NEW YORK’S NEIGHBORHOODS aren’t merely enclaves of diversity or demographic distinctiveness: They are incubators. There are bohemian-style districts in all the big cities now, but there is only one Greenwich Village, as a stroll through it in Kimmelman’s book makes clear. No other neighborhood in America has been a fountain of dissident culture for more than 100 continuous years. The Stonewall protests that jump-started the gay rights revolution couldn’t have happened anywhere else. I don’t think that has much to do with New York’s size; it has to do with New York being New York, with a history that no other American city can match. Kimmelman grew up in Greenwich Village. He informs us that it was “a rather peculiar sort of neighborhood … but still, to natives, a small town.”

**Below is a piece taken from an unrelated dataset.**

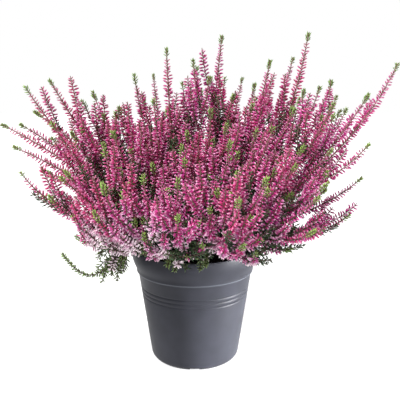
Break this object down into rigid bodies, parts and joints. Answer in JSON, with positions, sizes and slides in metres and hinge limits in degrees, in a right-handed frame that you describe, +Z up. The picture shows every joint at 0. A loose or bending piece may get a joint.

Some of New York’s uniqueness depends on places like Greenwich Village that retain their identity for decades; some of it is built on neighborhoods with a remarkable resilience and ability to change dramatically in a relatively short time. Twenty years ago, Wall Street and the Financial District were canyons of commerce with virtually no one living there; today they are almost as much a residential district as a financial one. Twenty years ago, the Brooklyn Navy Yard, shorn of its maritime traffic, was an abandoned wasteland; today it is a vibrant center for technological and creative enterprise. In 2000, South Bronx was a decrepit slum given up as permanently dead; in 2022 it is a reviving area whose residents worry more about gentrification than about urban decay.

Kimmelman tells the story of each of them. Could any one of them happened in another American city? Probably. Could all of them have happened in the same place at the same time? I doubt it. “The city is like poetry,” E.B. White wrote in 1949, as Kimmelman recalls. “It compresses all life, all races and breeds, into a small island and adds music and the accompaniment of internal engines.” One might argue that it still does.

There is much more to add, some of it positive and some of it negative. There is no other big city where a majority of commuters use public transportation to get to work — no place is even close. No American city has seen its crime rate decline the way New York’s has in the last three decades. In 1990 there were 2,605 murders recorded in the city. In 2019, there were 558. On the other hand, there is no other city where pedestrians are forced to step over, around and through heaping piles of garbage bags every time they walk down the urban streets. That’s part of the deal as well.

I’m aware of how fragmentary this accounting will seem to anybody who really knows New York. But I think it’s enough to answer the question I started with. New York isn’t just another big American city with some special quirks. It’s a different world.